A cited research document in docs/research/ with evidence-backed recommendations, structured comparison, and (after review) an adversarial critique highlighting blind spots and strengthening the analysis.


4. Meta-Agent Creation: Build a New Specialized Agent

Prompt:

/nw-forge "security-auditor"

What happens:

  1. ANALYZE — the agent builder researches existing security audit tools, OWASP guidelines, and nWave's agent specification format. Identifies the gap: no existing agent covers security-specific code review (dependency vulnerabilities, secrets detection, OWASP Top 10 patterns).

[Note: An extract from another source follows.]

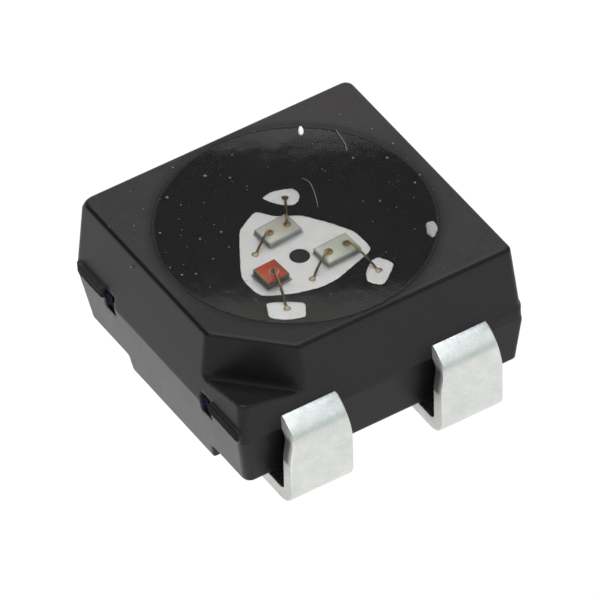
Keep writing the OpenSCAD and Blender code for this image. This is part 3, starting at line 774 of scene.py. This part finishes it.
def lead_shell(name):
    """Outer part of a lead on +X, about y = 0: out of the wall, round the upper bend, down, and back under."""
    t = SHEET_T
    zm = SHEET_Z - t / 2
    path = []          # (x, z, tangent angle from +X downwards, width)
    for x in np.linspace(WALL_X - 0.22, FACE_X - R_TOP, 6)[:-1]:
        path.append((x, zm, 0.0))
    for a in np.linspace(0, 90, 30):
        q = math.radians(a)
        path.append((FACE_X - R_TOP + (R_TOP - t / 2) * math.sin(q), SHEET_Z - R_TOP + (R_TOP - t / 2) * math.cos(q), a))
    for z in np.linspace(SHEET_Z - R_TOP, R_FOOT, 16)[1:-1]:
        path.append((FACE_X - t / 2, z, 90.0))
    for a in np.linspace(0, 90, 26):
        q = math.radians(a)
        path.append((FACE_X - R_FOOT + (R_FOOT - t / 2) * math.cos(q), R_FOOT - (R_FOOT - t / 2) * math.sin(q), 90 + a))
    for x in np.linspace(FACE_X - R_FOOT, FACE_X - FOOT, 9)[1:]:
        path.append((x, t / 2, 180.0))
    rings = []
    m = len(path)
    for i, (x, z, a) in enumerate(path):
        s = np.clip((SHEET_B + 0.01 - z) / 0.34, 0, 1)
        s = s * s * (3 - 2 * s)
        w = NECK + (WIDE - NECK) * s
        q = math.radians(a)
        nx, nz = math.sin(q), math.cos(q)      # outward normal of the outer face
        shrink = 0.0
        if i == m - 1:
            shrink = 0.010
        ring = []
        for (u, v) in round_rect(w - 2 * shrink, t - 2 * shrink, 0.016 - shrink * 0.5, 4):
            ring.append((x + nx * v, -u, z + nz * v))
        rings.append(ring)
        if i == m - 2:
            pass
    v, f = tube(rings)
    return new_mesh(name, v, f, scale=1)


def arm(name, P):
    return prism(name, [(x, y + LEAD_DY) for x, y in P], SHEET_B, SHEET_Z)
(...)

  2. DESIGN — designs the agent specification:

    • Name, description, and persona
    • Core principles (e.g., "flag, don't fix — auditor reports, crafter implements")
    • Tool access (Read, Grep, Glob, Bash for scanning)
    • Skills to create (OWASP patterns, dependency scanning, secrets detection)
    • Integration points with existing waves (fits as reviewer in DELIVER Phase 4)
  3. CREATE — generates the agent definition file (nw-security-auditor.md) with:

    • YAML frontmatter (name, description, model, tools, skills, maxTurns)
    • Markdown body (~200-400 lines) with principles, workflow, examples, constraints
    • Skill files for domain knowledge
  4. VALIDATE — validates the generated agent against nWave's agent quality standards:

    • Frontmatter schema compliance
    • Principle count and differentiation from defaults
    • Example coverage (at least 3 examples)
    • Constraint clarity (what the agent does NOT do)
    • Skill file structure
  5. REFINE — addresses validation findings, tightens language, ensures the agent integrates cleanly with existing nWave commands.

Expected output:

nWave/agents/nw-security-auditor.md    # Agent specification
nWave/skills/security-auditor/         # Domain knowledge skills
  owasp-patterns.md
  dependency-scanning.md
  secrets-detection.md

A production-ready agent definition that can be invoked via /nw-review @nw-security-auditor security or integrated into the DELIVER wave.